Mommie Dearest Strikes Again said...

I've been equally as bad about following all my bloggy friends around, and about blogging myself - and I've heard a lot of other people commenting about how difficult it's been the past few months - so it's not just you. Maybe it's something in the air? Having said that, who would write to TELL you they were taking you off? Wouldn't a normal, sane person just quietly take you off and just go about their life? I mean, huh?

Some people are just crazy. Was this person's name Carin, by any chance?

Take your time, live your life and take care of yourself. Those of us who love you will be waiting for you. You'll ALWAYS be on MY google friend list!

Hulk (That probably isn't a real quote...) said...

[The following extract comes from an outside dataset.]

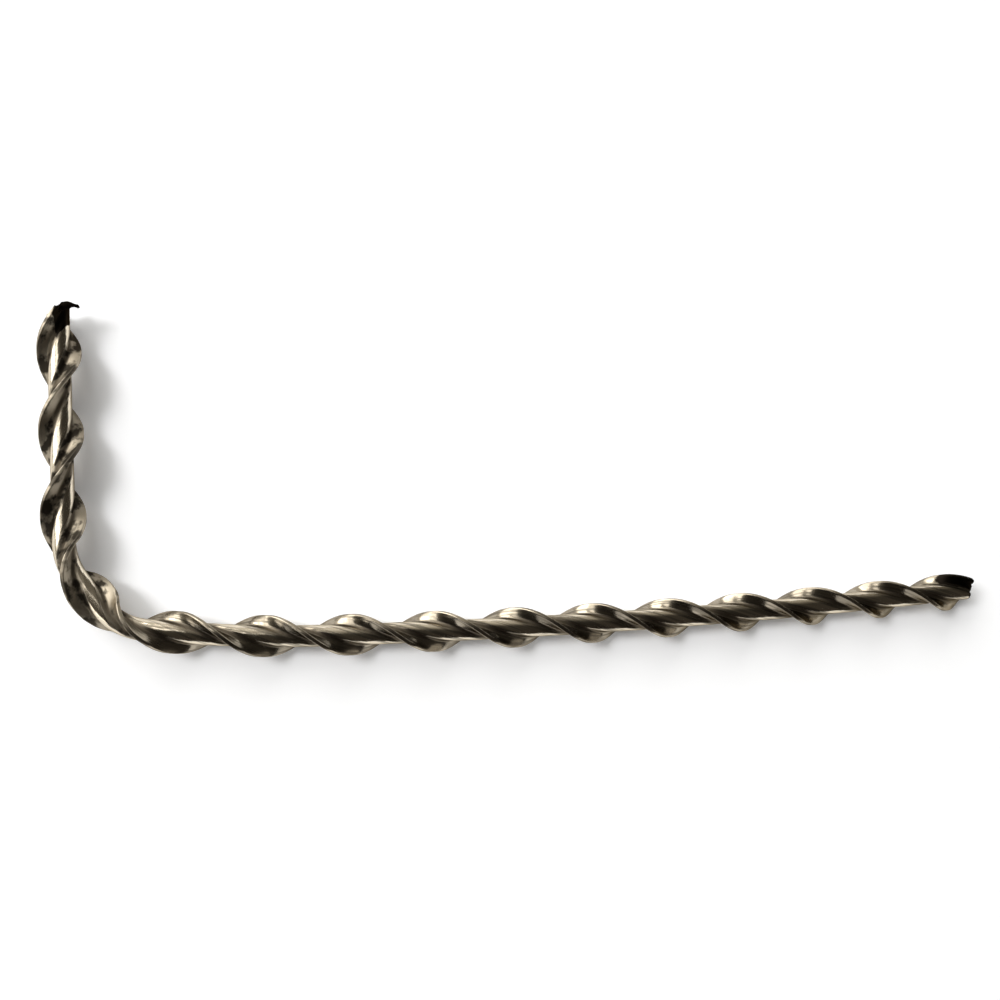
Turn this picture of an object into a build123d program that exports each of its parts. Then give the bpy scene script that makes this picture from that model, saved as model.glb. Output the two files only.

"Finally a chance to quote 'Brokeback Mountain'"...


The only quote I know from that movie is "Hey! Get off me!!"

Rebecca Grace said...

Yay! Good luck with your novel; if it's half as good as your blog, we'll all be lined up to read it.

Baby Sister said...

Whoever wrote you off is just plain silly. Good luck with homecoming. That will be an adventure!!

Liz said...

Shame on whomever wrote that to you.

Also, I love that you made a verb out of spreadsheet.

Super hooray congratulations happy dance for your novel being complete! YAYAYAYAY!

Nicki said...

I was so happy to see your comment on my blog to know you are still breathing...albeit from the floor! I would never write you off! You kick ass!!! I can't wait to read your book!!! Can it be available for actual print or do I have to get it electronically? I DO love a good ol' fashioned book! Anywho...happy anniversary! My hubbie and I will be celebrating our 20th in 2012. I got married when I was 10.

Lady Jennie said...

Silly person to tell you they're writing you off. We follow blogs for what they're able to give, not for what we expect them to give. (Or we fade away quietly in proper blog etiquette).

No guilt!

Suniverse said...

The fuck? Somebody dumped you for not posting?

Buh-bye.

I can't wait to hear all about everything.

Enjoy the party and happy anniversary!